:: Exercise brief ::
Quote every entry word for word.

+ + + +

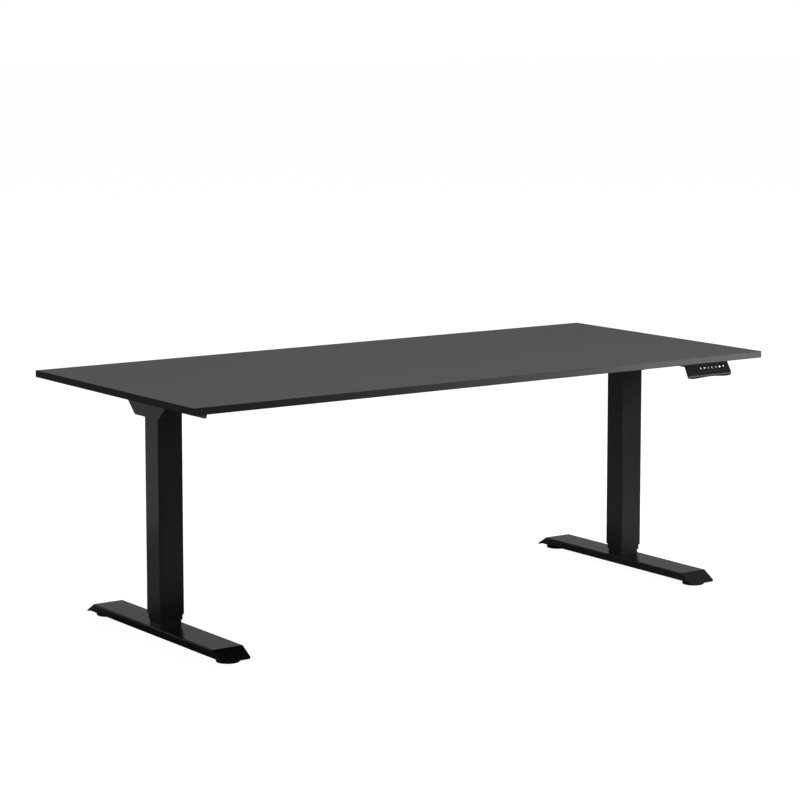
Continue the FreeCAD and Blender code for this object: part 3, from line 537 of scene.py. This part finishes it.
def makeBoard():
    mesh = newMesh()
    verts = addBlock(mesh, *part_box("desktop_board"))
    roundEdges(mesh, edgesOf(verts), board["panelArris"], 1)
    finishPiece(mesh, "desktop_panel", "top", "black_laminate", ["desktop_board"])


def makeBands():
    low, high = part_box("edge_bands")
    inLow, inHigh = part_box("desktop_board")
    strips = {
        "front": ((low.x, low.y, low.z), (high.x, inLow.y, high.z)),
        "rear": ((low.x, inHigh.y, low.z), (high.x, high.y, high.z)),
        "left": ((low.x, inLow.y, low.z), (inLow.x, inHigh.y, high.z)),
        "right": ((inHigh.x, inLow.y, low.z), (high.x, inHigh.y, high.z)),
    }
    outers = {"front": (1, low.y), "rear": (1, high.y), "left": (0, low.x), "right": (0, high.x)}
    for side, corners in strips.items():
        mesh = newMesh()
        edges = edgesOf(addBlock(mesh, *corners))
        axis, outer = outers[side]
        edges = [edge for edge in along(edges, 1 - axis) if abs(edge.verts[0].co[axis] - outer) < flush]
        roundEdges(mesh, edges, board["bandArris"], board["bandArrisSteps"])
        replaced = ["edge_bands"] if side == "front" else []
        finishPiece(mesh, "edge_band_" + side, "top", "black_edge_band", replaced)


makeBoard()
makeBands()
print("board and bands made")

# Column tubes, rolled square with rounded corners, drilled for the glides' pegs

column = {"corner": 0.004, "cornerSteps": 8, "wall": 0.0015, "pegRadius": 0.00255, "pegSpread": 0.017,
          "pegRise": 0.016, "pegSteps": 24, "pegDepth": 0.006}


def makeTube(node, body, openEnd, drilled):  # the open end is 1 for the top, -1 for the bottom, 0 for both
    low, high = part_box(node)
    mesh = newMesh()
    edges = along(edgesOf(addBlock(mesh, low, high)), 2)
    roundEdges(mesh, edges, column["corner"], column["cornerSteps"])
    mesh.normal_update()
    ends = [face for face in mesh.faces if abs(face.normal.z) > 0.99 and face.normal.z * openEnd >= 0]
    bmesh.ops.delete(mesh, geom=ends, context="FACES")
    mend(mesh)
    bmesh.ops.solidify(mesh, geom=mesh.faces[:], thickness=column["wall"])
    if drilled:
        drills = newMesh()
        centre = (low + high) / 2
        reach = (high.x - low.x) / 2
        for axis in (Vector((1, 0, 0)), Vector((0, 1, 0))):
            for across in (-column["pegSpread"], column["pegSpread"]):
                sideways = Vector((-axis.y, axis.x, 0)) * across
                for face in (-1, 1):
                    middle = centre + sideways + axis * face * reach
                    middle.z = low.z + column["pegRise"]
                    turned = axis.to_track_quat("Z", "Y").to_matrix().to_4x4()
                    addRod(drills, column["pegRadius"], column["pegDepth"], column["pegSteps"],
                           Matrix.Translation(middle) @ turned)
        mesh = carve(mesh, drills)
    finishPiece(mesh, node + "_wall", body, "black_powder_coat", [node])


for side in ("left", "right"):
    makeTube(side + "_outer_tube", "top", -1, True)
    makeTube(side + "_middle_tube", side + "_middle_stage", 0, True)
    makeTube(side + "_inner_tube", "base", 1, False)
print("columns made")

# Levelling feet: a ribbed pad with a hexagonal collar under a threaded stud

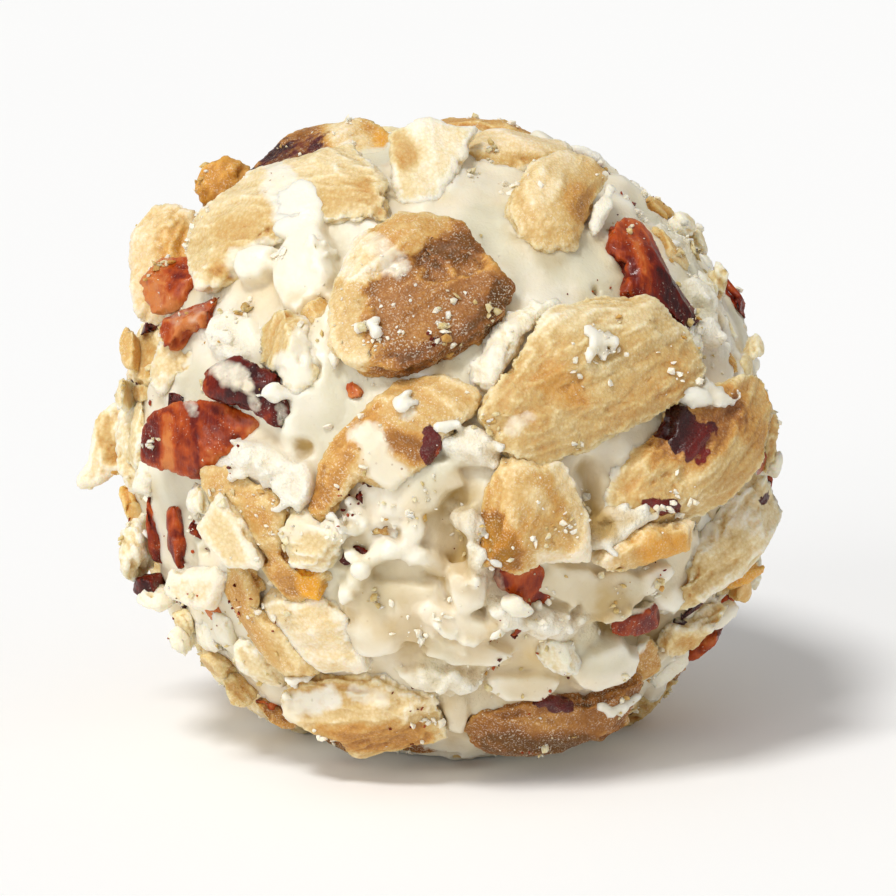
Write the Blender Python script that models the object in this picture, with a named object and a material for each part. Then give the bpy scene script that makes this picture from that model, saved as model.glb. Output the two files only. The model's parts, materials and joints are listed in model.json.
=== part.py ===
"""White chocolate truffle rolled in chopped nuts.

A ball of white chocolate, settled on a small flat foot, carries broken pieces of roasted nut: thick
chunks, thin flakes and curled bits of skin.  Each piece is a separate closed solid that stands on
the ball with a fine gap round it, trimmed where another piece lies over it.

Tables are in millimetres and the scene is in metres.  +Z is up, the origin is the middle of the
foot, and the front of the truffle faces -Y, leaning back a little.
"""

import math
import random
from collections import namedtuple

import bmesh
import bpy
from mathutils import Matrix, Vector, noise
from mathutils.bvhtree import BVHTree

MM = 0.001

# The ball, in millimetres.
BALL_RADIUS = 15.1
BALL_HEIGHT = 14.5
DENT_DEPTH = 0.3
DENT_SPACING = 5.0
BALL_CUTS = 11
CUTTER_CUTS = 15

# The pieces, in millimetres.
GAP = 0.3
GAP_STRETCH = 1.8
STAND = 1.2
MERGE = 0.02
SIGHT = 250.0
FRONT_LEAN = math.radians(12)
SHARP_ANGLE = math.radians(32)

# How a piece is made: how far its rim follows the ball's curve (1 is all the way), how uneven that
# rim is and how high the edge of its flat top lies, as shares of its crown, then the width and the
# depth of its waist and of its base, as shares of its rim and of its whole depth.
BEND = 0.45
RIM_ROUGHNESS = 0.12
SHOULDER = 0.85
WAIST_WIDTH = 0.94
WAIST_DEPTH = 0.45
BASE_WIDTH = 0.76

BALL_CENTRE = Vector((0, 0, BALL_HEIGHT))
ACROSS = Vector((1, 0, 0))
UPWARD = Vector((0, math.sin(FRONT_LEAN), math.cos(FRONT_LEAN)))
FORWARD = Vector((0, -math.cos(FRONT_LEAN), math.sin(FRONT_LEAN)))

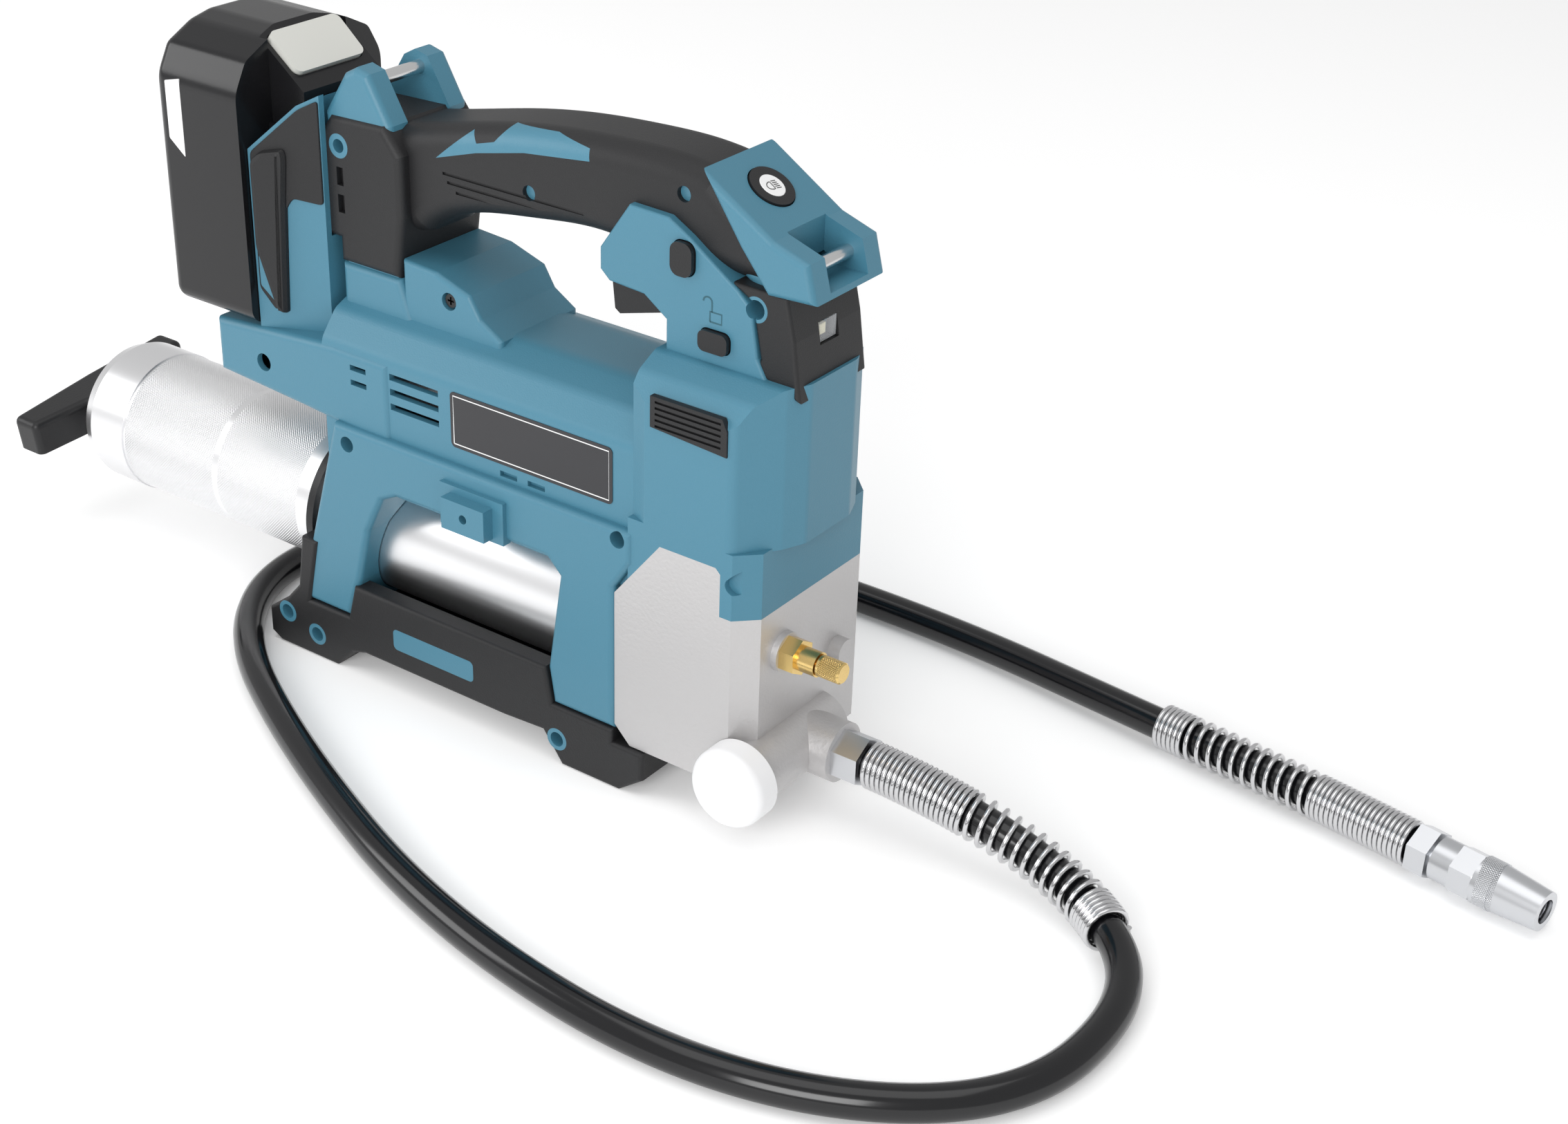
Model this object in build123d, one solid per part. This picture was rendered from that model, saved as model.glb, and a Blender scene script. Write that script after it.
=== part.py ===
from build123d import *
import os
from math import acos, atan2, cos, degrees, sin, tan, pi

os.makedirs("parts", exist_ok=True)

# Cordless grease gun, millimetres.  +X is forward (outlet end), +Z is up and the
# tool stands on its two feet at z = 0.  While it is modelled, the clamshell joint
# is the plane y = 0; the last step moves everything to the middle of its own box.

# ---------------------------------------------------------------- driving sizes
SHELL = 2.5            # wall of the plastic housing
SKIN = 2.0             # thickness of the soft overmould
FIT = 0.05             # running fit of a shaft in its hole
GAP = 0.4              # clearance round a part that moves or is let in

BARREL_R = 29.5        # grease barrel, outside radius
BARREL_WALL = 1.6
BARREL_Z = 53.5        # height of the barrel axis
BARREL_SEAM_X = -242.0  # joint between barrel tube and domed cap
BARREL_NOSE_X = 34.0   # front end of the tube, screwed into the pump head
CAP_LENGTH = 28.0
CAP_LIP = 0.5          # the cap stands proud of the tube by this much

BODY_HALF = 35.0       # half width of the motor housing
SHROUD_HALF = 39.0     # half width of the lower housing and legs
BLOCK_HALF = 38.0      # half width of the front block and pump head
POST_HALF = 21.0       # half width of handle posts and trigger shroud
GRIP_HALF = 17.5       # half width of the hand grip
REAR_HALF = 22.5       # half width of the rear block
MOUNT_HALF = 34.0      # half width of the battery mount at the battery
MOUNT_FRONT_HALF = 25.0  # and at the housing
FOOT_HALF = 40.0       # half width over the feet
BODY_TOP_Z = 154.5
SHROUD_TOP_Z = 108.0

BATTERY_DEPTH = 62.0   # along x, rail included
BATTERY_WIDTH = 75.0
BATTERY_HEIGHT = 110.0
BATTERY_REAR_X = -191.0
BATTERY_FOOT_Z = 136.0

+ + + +

:: The output ::
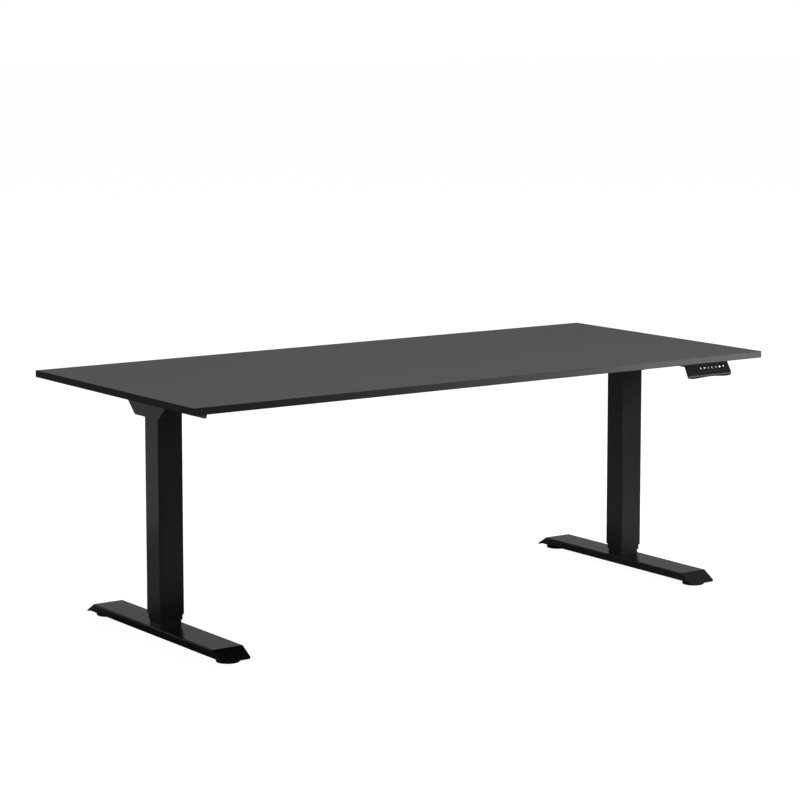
Continue the FreeCAD and Blender code for this object: part 3, from line 537 of scene.py. This part finishes it.
def makeBoard():
    mesh = newMesh()
    verts = addBlock(mesh, *part_box("desktop_board"))
    roundEdges(mesh, edgesOf(verts), board["panelArris"], 1)
    finishPiece(mesh, "desktop_panel", "top", "black_laminate", ["desktop_board"])


def makeBands():
    low, high = part_box("edge_bands")
    inLow, inHigh = part_box("desktop_board")
    strips = {
        "front": ((low.x, low.y, low.z), (high.x, inLow.y, high.z)),
        "rear": ((low.x, inHigh.y, low.z), (high.x, high.y, high.z)),
        "left": ((low.x, inLow.y, low.z), (inLow.x, inHigh.y, high.z)),
        "right": ((inHigh.x, inLow.y, low.z), (high.x, inHigh.y, high.z)),
    }
    outers = {"front": (1, low.y), "rear": (1, high.y), "left": (0, low.x), "right": (0, high.x)}
    for side, corners in strips.items():
        mesh = newMesh()
        edges = edgesOf(addBlock(mesh, *corners))
        axis, outer = outers[side]
        edges = [edge for edge in along(edges, 1 - axis) if abs(edge.verts[0].co[axis] - outer) < flush]
        roundEdges(mesh, edges, board["bandArris"], board["bandArrisSteps"])
        replaced = ["edge_bands"] if side == "front" else []
        finishPiece(mesh, "edge_band_" + side, "top", "black_edge_band", replaced)


makeBoard()
makeBands()
print("board and bands made")

# Column tubes, rolled square with rounded corners, drilled for the glides' pegs

column = {"corner": 0.004, "cornerSteps": 8, "wall": 0.0015, "pegRadius": 0.00255, "pegSpread": 0.017,
          "pegRise": 0.016, "pegSteps": 24, "pegDepth": 0.006}


def makeTube(node, body, openEnd, drilled):  # the open end is 1 for the top, -1 for the bottom, 0 for both
    low, high = part_box(node)
    mesh = newMesh()
    edges = along(edgesOf(addBlock(mesh, low, high)), 2)
    roundEdges(mesh, edges, column["corner"], column["cornerSteps"])
    mesh.normal_update()
    ends = [face for face in mesh.faces if abs(face.normal.z) > 0.99 and face.normal.z * openEnd >= 0]
    bmesh.ops.delete(mesh, geom=ends, context="FACES")
    mend(mesh)
    bmesh.ops.solidify(mesh, geom=mesh.faces[:], thickness=column["wall"])
    if drilled:
        drills = newMesh()
        centre = (low + high) / 2
        reach = (high.x - low.x) / 2
        for axis in (Vector((1, 0, 0)), Vector((0, 1, 0))):
            for across in (-column["pegSpread"], column["pegSpread"]):
                sideways = Vector((-axis.y, axis.x, 0)) * across
                for face in (-1, 1):
                    middle = centre + sideways + axis * face * reach
                    middle.z = low.z + column["pegRise"]
                    turned = axis.to_track_quat("Z", "Y").to_matrix().to_4x4()
                    addRod(drills, column["pegRadius"], column["pegDepth"], column["pegSteps"],
                           Matrix.Translation(middle) @ turned)
        mesh = carve(mesh, drills)
    finishPiece(mesh, node + "_wall", body, "black_powder_coat", [node])


for side in ("left", "right"):
    makeTube(side + "_outer_tube", "top", -1, True)
    makeTube(side + "_middle_tube", side + "_middle_stage", 0, True)
    makeTube(side + "_inner_tube", "base", 1, False)
print("columns made")

# Levelling feet: a ribbed pad with a hexagonal collar under a threaded stud

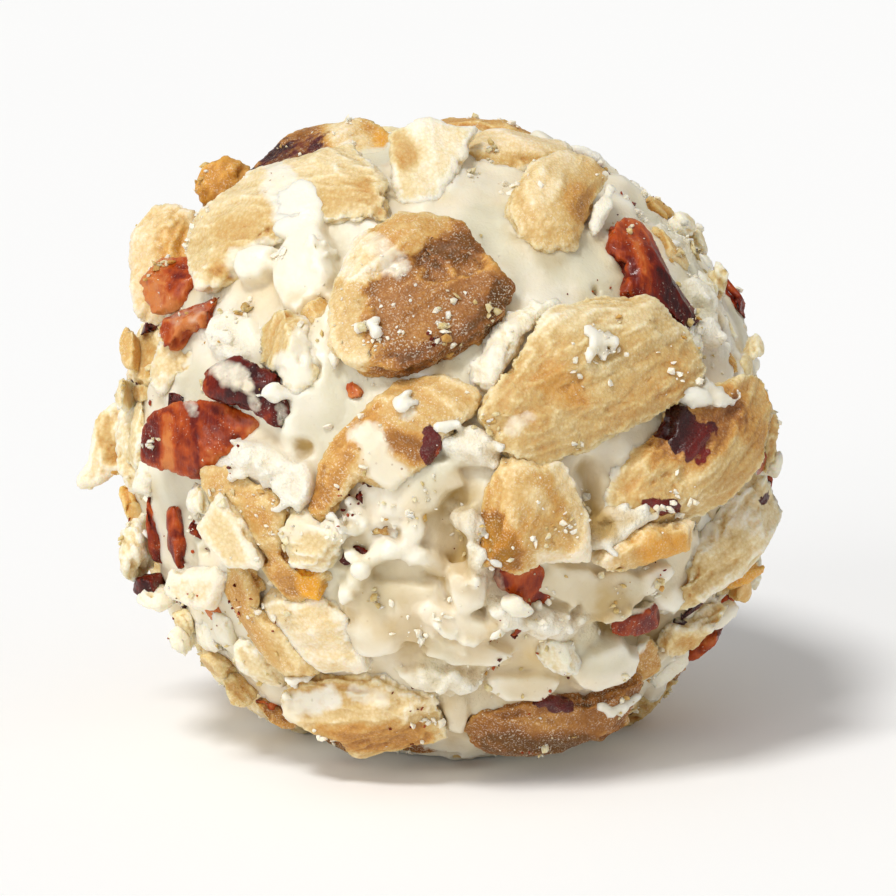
Write the Blender Python script that models the object in this picture, with a named object and a material for each part. Then give the bpy scene script that makes this picture from that model, saved as model.glb. Output the two files only. The model's parts, materials and joints are listed in model.json.
=== part.py ===
"""White chocolate truffle rolled in chopped nuts.

A ball of white chocolate, settled on a small flat foot, carries broken pieces of roasted nut: thick
chunks, thin flakes and curled bits of skin.  Each piece is a separate closed solid that stands on
the ball with a fine gap round it, trimmed where another piece lies over it.

Tables are in millimetres and the scene is in metres.  +Z is up, the origin is the middle of the
foot, and the front of the truffle faces -Y, leaning back a little.
"""

import math
import random
from collections import namedtuple

import bmesh
import bpy
from mathutils import Matrix, Vector, noise
from mathutils.bvhtree import BVHTree

MM = 0.001

# The ball, in millimetres.
BALL_RADIUS = 15.1
BALL_HEIGHT = 14.5
DENT_DEPTH = 0.3
DENT_SPACING = 5.0
BALL_CUTS = 11
CUTTER_CUTS = 15

# The pieces, in millimetres.
GAP = 0.3
GAP_STRETCH = 1.8
STAND = 1.2
MERGE = 0.02
SIGHT = 250.0
FRONT_LEAN = math.radians(12)
SHARP_ANGLE = math.radians(32)

# How a piece is made: how far its rim follows the ball's curve (1 is all the way), how uneven that
# rim is and how high the edge of its flat top lies, as shares of its crown, then the width and the
# depth of its waist and of its base, as shares of its rim and of its whole depth.
BEND = 0.45
RIM_ROUGHNESS = 0.12
SHOULDER = 0.85
WAIST_WIDTH = 0.94
WAIST_DEPTH = 0.45
BASE_WIDTH = 0.76

BALL_CENTRE = Vector((0, 0, BALL_HEIGHT))
ACROSS = Vector((1, 0, 0))
UPWARD = Vector((0, math.sin(FRONT_LEAN), math.cos(FRONT_LEAN)))
FORWARD = Vector((0, -math.cos(FRONT_LEAN), math.sin(FRONT_LEAN)))

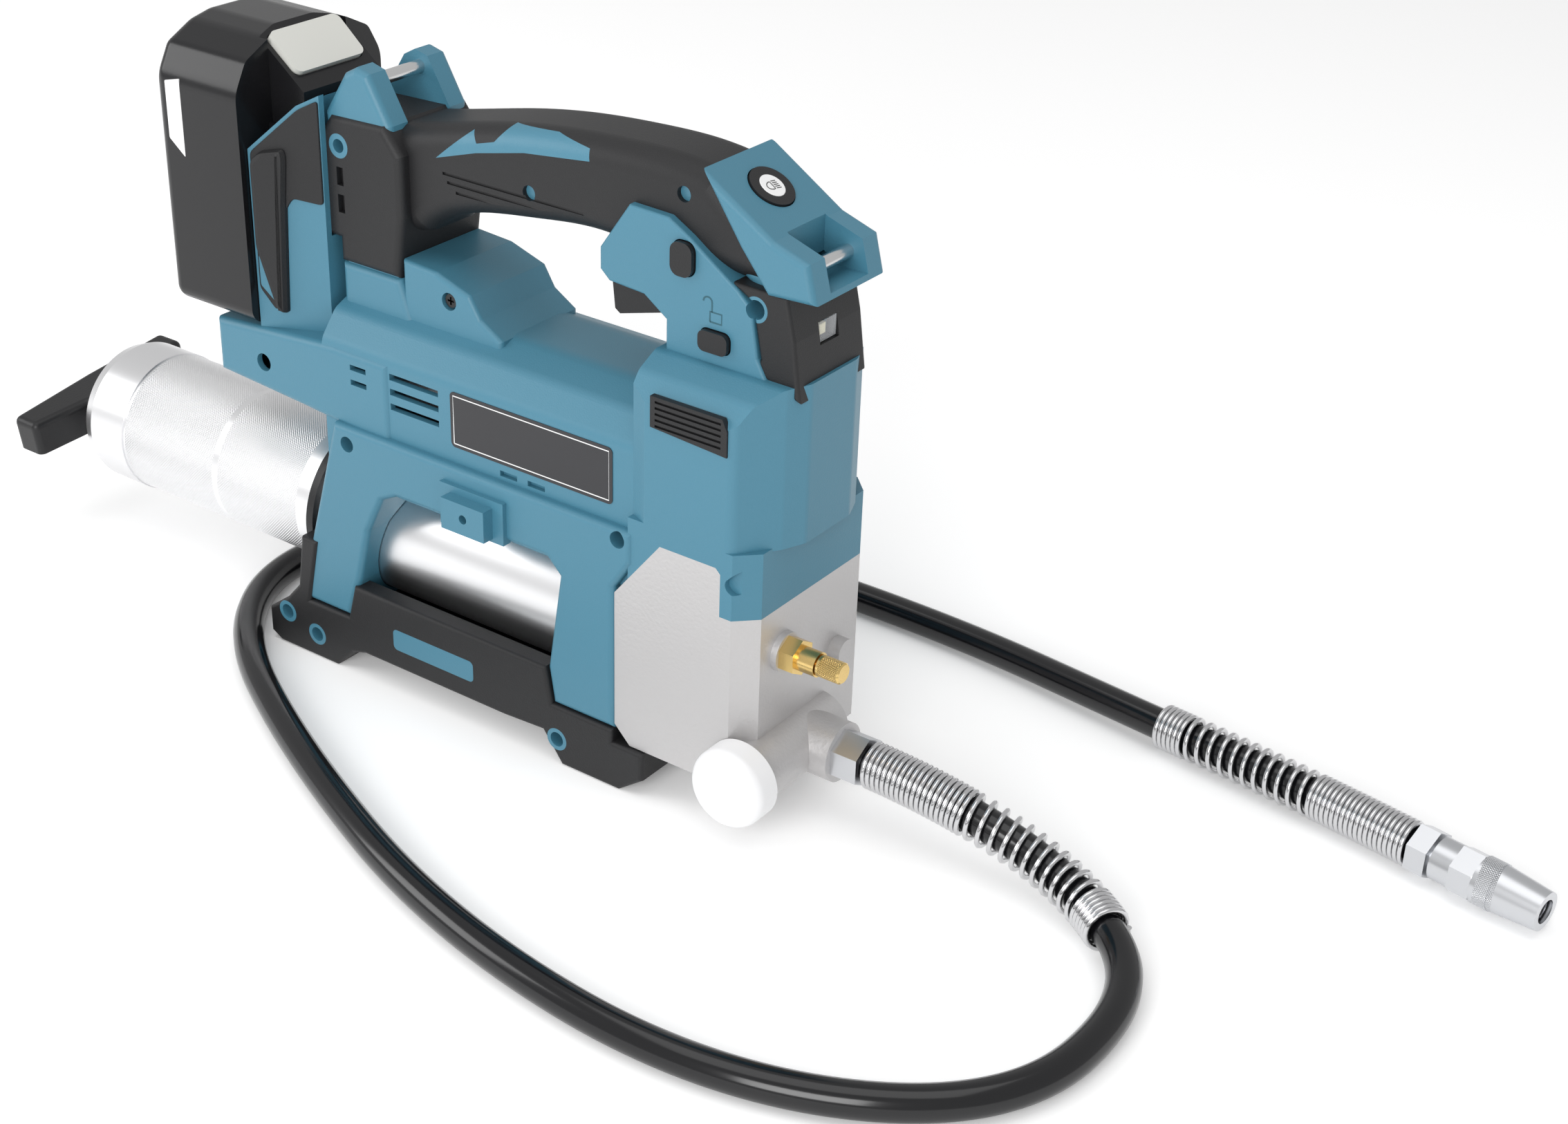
Model this object in build123d, one solid per part. This picture was rendered from that model, saved as model.glb, and a Blender scene script. Write that script after it.
=== part.py ===
from build123d import *
import os
from math import acos, atan2, cos, degrees, sin, tan, pi

os.makedirs("parts", exist_ok=True)

# Cordless grease gun, millimetres.  +X is forward (outlet end), +Z is up and the
# tool stands on its two feet at z = 0.  While it is modelled, the clamshell joint
# is the plane y = 0; the last step moves everything to the middle of its own box.

# ---------------------------------------------------------------- driving sizes
SHELL = 2.5            # wall of the plastic housing
SKIN = 2.0             # thickness of the soft overmould
FIT = 0.05             # running fit of a shaft in its hole
GAP = 0.4              # clearance round a part that moves or is let in

BARREL_R = 29.5        # grease barrel, outside radius
BARREL_WALL = 1.6
BARREL_Z = 53.5        # height of the barrel axis
BARREL_SEAM_X = -242.0  # joint between barrel tube and domed cap
BARREL_NOSE_X = 34.0   # front end of the tube, screwed into the pump head
CAP_LENGTH = 28.0
CAP_LIP = 0.5          # the cap stands proud of the tube by this much

BODY_HALF = 35.0       # half width of the motor housing
SHROUD_HALF = 39.0     # half width of the lower housing and legs
BLOCK_HALF = 38.0      # half width of the front block and pump head
POST_HALF = 21.0       # half width of handle posts and trigger shroud
GRIP_HALF = 17.5       # half width of the hand grip
REAR_HALF = 22.5       # half width of the rear block
MOUNT_HALF = 34.0      # half width of the battery mount at the battery
MOUNT_FRONT_HALF = 25.0  # and at the housing
FOOT_HALF = 40.0       # half width over the feet
BODY_TOP_Z = 154.5
SHROUD_TOP_Z = 108.0

BATTERY_DEPTH = 62.0   # along x, rail included
BATTERY_WIDTH = 75.0
BATTERY_HEIGHT = 110.0
BATTERY_REAR_X = -191.0
BATTERY_FOOT_Z = 136.0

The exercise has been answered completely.